"An Analysis of Tradeoffs Between Seismometer Performance and Convenience"

Monday, 15 December 2014: 11:05 AM
Andrew Owen Moores, Neil Spriggs, Daniel Wesley Greig and Nick J. Ackerley, Nanometrics Inc, Kanata, ON, Canada
In recent years, a multitude of different broadband seismometers of varying periods and performance

specifications have been developed. Scientists often have the unenviable task of selecting the best

equipment to suit a broad range of applications. We provide a high level view of some of the tradeoffs

available to the sensor design team that directly impact the utility and cost of the final product.

Additionally we review costs related to network installation, maintenance and operation and investigate

how these can be influenced by instrument choice. We compare the low noise model, the high noise

model, and the site noise of a typical installation to the expected signal strength for a variety of case

studies ranging from teleseismic to microseismic settings. For each case study we determine the effective

passband, the frequency range in which the expected signal exceeds both the site and instrument noise.

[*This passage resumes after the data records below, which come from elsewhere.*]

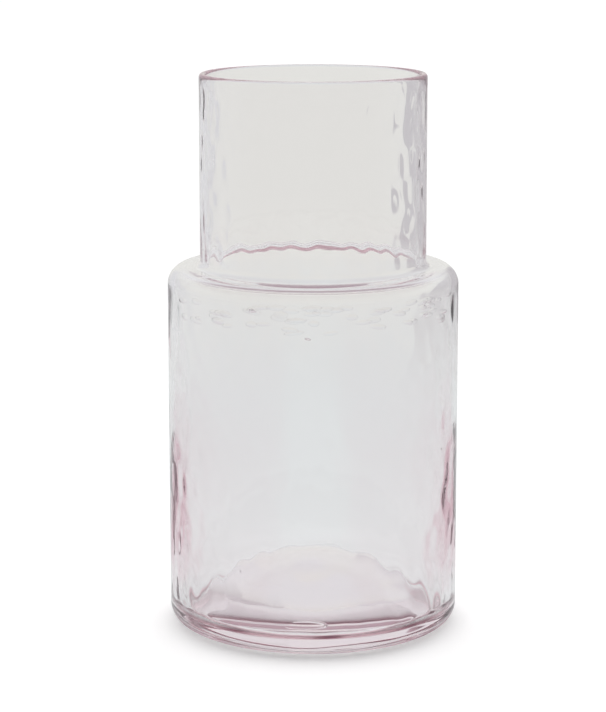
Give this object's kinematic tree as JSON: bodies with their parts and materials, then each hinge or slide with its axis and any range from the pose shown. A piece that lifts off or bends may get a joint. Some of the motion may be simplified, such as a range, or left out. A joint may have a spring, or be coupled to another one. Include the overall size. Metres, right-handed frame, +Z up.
{
  "type": "carafe",
  "caption": "Mouth-blown pale pink glass carafe with a wide straight body, pushed-up base, flat rounded shoulder and narrower open straight neck.",
  "frame": {"origin": "centre of the base, on the table that the carafe stands on", "axes": "+Z up along the carafe's axis of revolution, -Y towards the side that the picture shows, +X to its right"},
  "size_m": [0.105, 0.105, 0.2],
  "materials": {
    "blown_glass": "smooth outside, gently rippled inside, fire-polished rim, palest pink that deepens where the glass is thick",
    "pontil_glass": "snapped and fire-softened dab of the same glass"
  },
  "bodies": {
    "root": {"glass_vessel": "blown_glass", "pontil_mark": "pontil_glass"}
  },
  "joints": []
}
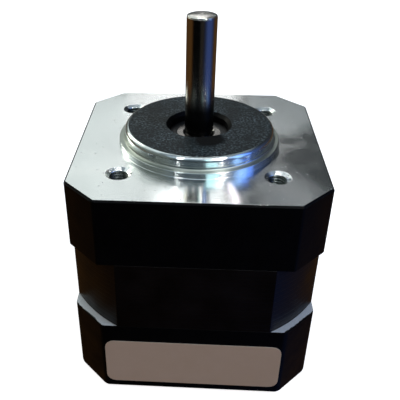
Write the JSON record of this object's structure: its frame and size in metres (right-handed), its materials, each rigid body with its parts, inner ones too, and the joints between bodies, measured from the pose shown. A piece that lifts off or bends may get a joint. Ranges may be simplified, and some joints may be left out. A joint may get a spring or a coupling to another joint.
{
  "type": "brushless dc motor",
  "caption": "Square-frame brushless DC motor with a machined mounting face, a stepped pilot boss, tapped face holes and a plain round output shaft.",
  "frame": {"origin": "centre of the front mounting face, where the shaft axis crosses it", "axes": "+Z along the shaft, out of the mounting face; -Y is the side with the label, +Y is the side with the cable exit"},
  "size_m": [0.0424, 0.0434, 0.0632],
  "materials": {
    "cap_front": "machined aluminium face and boss flanks, satin; sides and boss top painted black",
    "cap_rear": "black painted die-cast aluminium, satin; bare machined corner ledges",
    "laminations": "brown-black lacquered edges of silicon steel laminations",
    "nylon": "natural glass-filled nylon",
    "copper": "enamelled copper wire, packed winding",
    "circuit_board": "solder-masked glass epoxy board",
    "sensor_resin": "moulded epoxy",
    "zinc_screws": "zinc plated steel",
    "spring_steel": "bright spring steel",
    "grommet_rubber": "moulded black rubber",
    "label_film": "white polyester film, semi-gloss",
    "shaft_steel": "ground hardened steel",
    "rotor_steel": "turned steel",
    "magnet": "nickel plated sintered magnet",
    "bearing_steel": "polished bearing steel",
    "seal_rubber": "black moulded nitrile rubber",
    "cage_nylon": "moulded nylon"
  },
  "bodies": {
    "motor_body": {"front_cap": "cap_front", "rear_cap": "cap_rear", "stator_core": "laminations", "front_insulator": "nylon", "rear_insulator": "nylon", "phase_a_coils": "copper", "phase_b_coils": "copper", "phase_c_coils": "copper", "hall_board": "circuit_board", "hall_sensors": "sensor_resin", "board_screws": "zinc_screws", "through_screws": "zinc_screws", "wave_washer": "spring_steel", "cable_grommet": "grommet_rubber", "label_plate": "label_film", "front_bearing_outer_ring": "bearing_steel", "front_bearing_seals": "seal_rubber", "rear_bearing_outer_ring": "bearing_steel", "rear_bearing_seals": "seal_rubber"},
    "rotor": {"shaft": "shaft_steel", "rotor_core": "rotor_steel", "north_magnets": "magnet", "south_magnets": "magnet", "front_bearing_inner_ring": "bearing_steel", "rear_bearing_inner_ring": "bearing_steel"},
    "front_cage": {"front_bearing_balls": "bearing_steel", "front_bearing_cage": "cage_nylon"},
    "rear_cage": {"rear_bearing_balls": "bearing_steel", "rear_bearing_cage": "cage_nylon"}
  },
  "joints": [
    {"name": "rotor_spin", "type": "hinge", "parent": "motor_body", "child": "rotor", "pos_m": [0, 0, 0], "axis": [0, 0, 1], "continuous": true},
    {"name": "front_cage_spin", "type": "hinge", "parent": "motor_body", "child": "front_cage", "pos_m": [0, 0, -0.001], "axis": [0, 0, 1], "continuous": true},
    {"name": "rear_cage_spin", "type": "hinge", "parent": "motor_body", "child": "rear_cage", "pos_m": [0, 0, -0.0357], "axis": [0, 0, 1], "continuous": true}
  ],
  "couplings": [
    {"joint": "front_cage_spin", "follows": "rotor_spin", "ratio": 0.36905},
    {"joint": "rear_cage_spin", "follows": "rotor_spin", "ratio": 0.36905}
  ]
}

We compare the effective passband of a number of different instruments and investigate the effects

of changes to both instrument and site noise on the size of the passband. We find that for typical

installations, the site noise has the largest influence on the effective passband of an instrument. We

demonstrate that in some circumstances tradeoffs in certain performance specifications can pay dividends

in ease and cost of deployment without compromising overall network performance.